Quando observarmos atentamente nossos relacionamentos, percebemos o surgimento de conflitos desnecessários e concordâncias injustificadas e/ou favorecidas.  Não seriam estes frutos de estarmos a nos relacionar através das imagens construídas no passado, às vezes boas outras vezes más, e não nas vivências reais, no presente, aqui e agora?
Essa nossa propensão de nos relacionarmos através de imagens, ou seja, de preconceitos (conceitos formados previamente) é muito mais intrincada do que parece. Vejamos: além da imagem que formamos do outro pela convivência ou por referências, acrescente-se a isso os rótulos divisionistas que nos damos. Sou brasileiro o outro é suíço, sou cristão o outro é muçulmano, sou pobre o outro é rico, sou erudito o outro é ignorante, sou corintiano o outro é palmeirense, sou petista o outro é tucano, etc. e etc. É natural que quando há divisão entre as pessoas há conflito. É possível nos relacionarmos sem conflito?  

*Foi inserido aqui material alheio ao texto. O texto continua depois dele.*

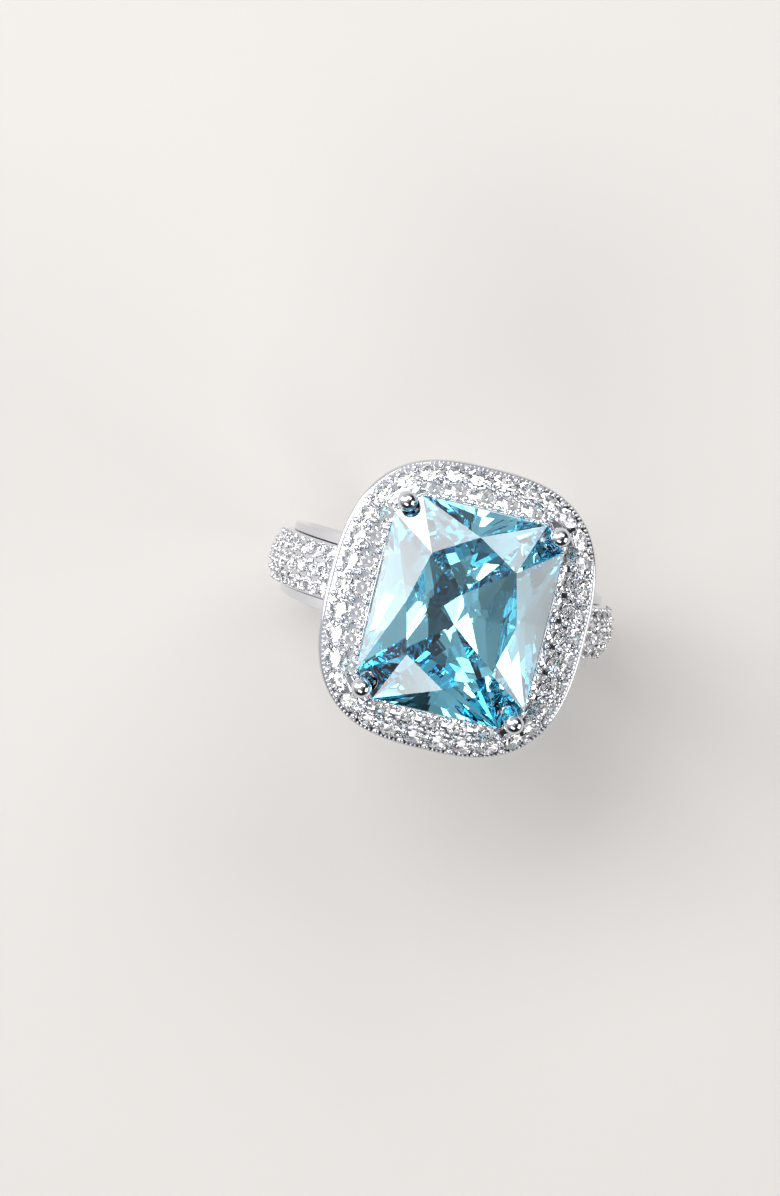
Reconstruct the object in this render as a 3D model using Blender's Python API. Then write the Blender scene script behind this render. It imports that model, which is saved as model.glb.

Que tipo de ser humano estamos construindo (construção de nos mesmos) gestadas nos relacionamentos através das imagens? É possível olharmos para o outro como ele se apresenta a cada momento, ou seja, sem a interferência do passado? Desse modo, nossos relacionamentos seriam reais e não imaginários? De modo contrário, nos relacionando através da imaginação (capacidade de evocar imagens anteriormente percebidas), não estaríamos construindo um ser, também, imaginário?

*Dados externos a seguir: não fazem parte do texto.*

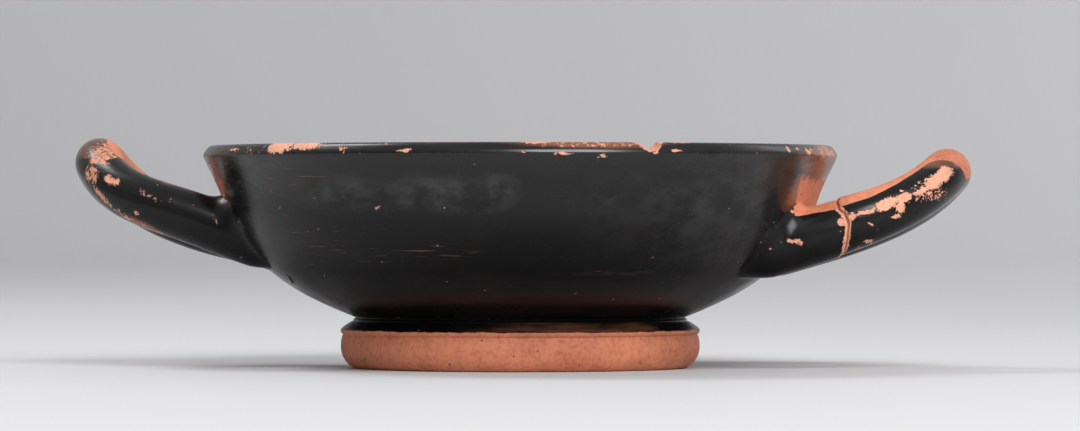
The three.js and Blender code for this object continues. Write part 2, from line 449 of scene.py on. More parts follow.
def handle_tree() -> bpy.types.NodeTree:
    """A tree that runs a round bar along a path and flares it where it meets the wall.

    Returns:
        The tree.
    """
    tree = GeometryTree(
        "Run the handle",
        {"Sides": "int", "Wall": "object", "Fillet": "float", "Undercut": "float",
         "Fade start": "float", "Fade end": "float", "Finish": "material"},
    )
    source = tree.source
    path = tree.add("GeometryNodeMeshToCurve", {0: source["Geometry"]}).outputs[0]
    upright = tree.add("GeometryNodeSetCurveNormal", {0: path}, mode="Z_UP").outputs[0]
    ring = tree.add("GeometryNodeCurvePrimitiveCircle", {0: source["Sides"], 4: 1.0}).outputs[0]
    half = tree.add(
        "GeometryNodeInputNamedAttribute", {0: "half_thickness"}, data_type="FLOAT"
    ).outputs[0]
    bar = tree.add("GeometryNodeCurveToMesh", {0: upright, 1: ring, 2: half, 3: True}).outputs[0]
    wall = tree.add(
        "GeometryNodeObjectInfo", {0: source["Wall"]}, transform_space="ORIGINAL"
    ).outputs["Geometry"]
    here = tree.add("GeometryNodeInputPosition").outputs[0]
    facing = tree.add("GeometryNodeInputNormal").outputs[0]
    nearest = tree.add("GeometryNodeProximity", {0: wall}, target_element="FACES")
    wall_facing = tree.add(
        "GeometryNodeSampleNearestSurface", {0: wall, 1: facing}, data_type="FLOAT_VECTOR"
    ).outputs[0]
    offset = tree.vector("SUBTRACT", here, nearest.outputs[0]).outputs[0]
    outside = tree.vector("DOT_PRODUCT", offset, wall_facing).outputs["Value"]
    gap = tree.math("MULTIPLY", tree.math("SIGN", outside), nearest.outputs[1])
    fillet = source["Fillet"]
    depth = tree.math("MINIMUM", tree.math("MAXIMUM", tree.math("SUBTRACT", fillet, gap), 0.0), fillet)
    drop = tree.math("SQRT", tree.math(
        "SUBTRACT", tree.math("MULTIPLY", fillet, fillet), tree.math("MULTIPLY", depth, depth)))
    buried = tree.add("ShaderNodeMapRange", {0: gap, 1: source["Fade start"], 2: source["Fade end"]})
    growth = tree.math("MULTIPLY", tree.math("SUBTRACT", fillet, drop), buried.outputs[0])
    agree = tree.vector("DOT_PRODUCT", facing, wall_facing).outputs["Value"]
    spared = tree.math("MULTIPLY", tree.math("MAXIMUM", agree, 0.0), source["Undercut"])
    share = tree.math("SUBTRACT", 1.0, spared, clamp=True)
    move = tree.scaled(facing, tree.math("MULTIPLY", growth, share))
    flared = tree.add("GeometryNodeSetPosition", {0: bar, 3: move}).outputs[0]
    return tree.finish(flared)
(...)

Percebermo-nos, diretamente, nos nossos relacionamentos é o que estamos a refletir, tema que não deixa de ser uma continuidade da reflexão das nossas últimas escrevinhações (autoconhecimento). Nessa continuidade, o presente entendimento  é que para construirmos/reconstruirmos a nos mesmo é necessário, além da argila interior, própria, contarmos com o compartilhamento das reflexões sobre o tema para melhor prepararmos a argamassa que dará sustentabilidade à nossa construção.